-- Begin --
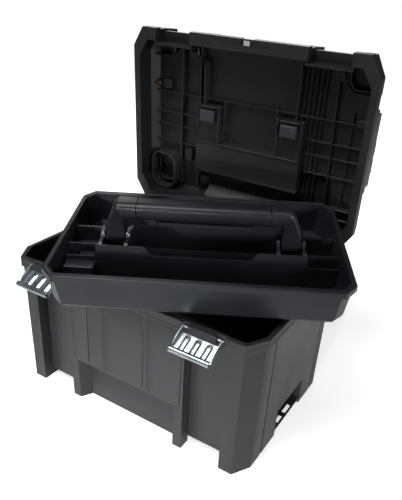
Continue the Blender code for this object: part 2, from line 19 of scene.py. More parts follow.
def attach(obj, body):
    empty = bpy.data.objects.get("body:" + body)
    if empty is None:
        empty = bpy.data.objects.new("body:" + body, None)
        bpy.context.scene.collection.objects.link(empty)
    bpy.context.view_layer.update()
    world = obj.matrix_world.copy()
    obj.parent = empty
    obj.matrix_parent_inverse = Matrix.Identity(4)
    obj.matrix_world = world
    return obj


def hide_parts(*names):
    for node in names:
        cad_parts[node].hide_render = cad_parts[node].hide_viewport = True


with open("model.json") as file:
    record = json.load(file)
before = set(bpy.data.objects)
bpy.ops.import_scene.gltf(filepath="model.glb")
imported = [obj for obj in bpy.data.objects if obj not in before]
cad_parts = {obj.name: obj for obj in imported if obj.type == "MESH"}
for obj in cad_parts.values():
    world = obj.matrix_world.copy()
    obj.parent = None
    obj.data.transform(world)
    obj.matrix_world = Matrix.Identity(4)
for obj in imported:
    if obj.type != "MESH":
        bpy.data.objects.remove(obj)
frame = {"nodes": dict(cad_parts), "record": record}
-- End --
• Given exercise: Each line of the material above needs to be quoted exactly, please.

• Solution to the exercise:
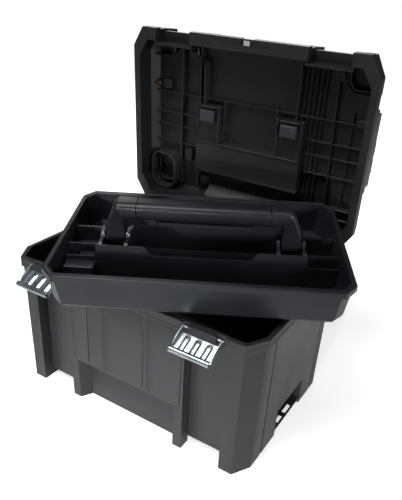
Continue the Blender code for this object: part 2, from line 19 of scene.py. More parts follow.
def attach(obj, body):
    empty = bpy.data.objects.get("body:" + body)
    if empty is None:
        empty = bpy.data.objects.new("body:" + body, None)
        bpy.context.scene.collection.objects.link(empty)
    bpy.context.view_layer.update()
    world = obj.matrix_world.copy()
    obj.parent = empty
    obj.matrix_parent_inverse = Matrix.Identity(4)
    obj.matrix_world = world
    return obj


def hide_parts(*names):
    for node in names:
        cad_parts[node].hide_render = cad_parts[node].hide_viewport = True


with open("model.json") as file:
    record = json.load(file)
before = set(bpy.data.objects)
bpy.ops.import_scene.gltf(filepath="model.glb")
imported = [obj for obj in bpy.data.objects if obj not in before]
cad_parts = {obj.name: obj for obj in imported if obj.type == "MESH"}
for obj in cad_parts.values():
    world = obj.matrix_world.copy()
    obj.parent = None
    obj.data.transform(world)
    obj.matrix_world = Matrix.Identity(4)
for obj in imported:
    if obj.type != "MESH":
        bpy.data.objects.remove(obj)
frame = {"nodes": dict(cad_parts), "record": record}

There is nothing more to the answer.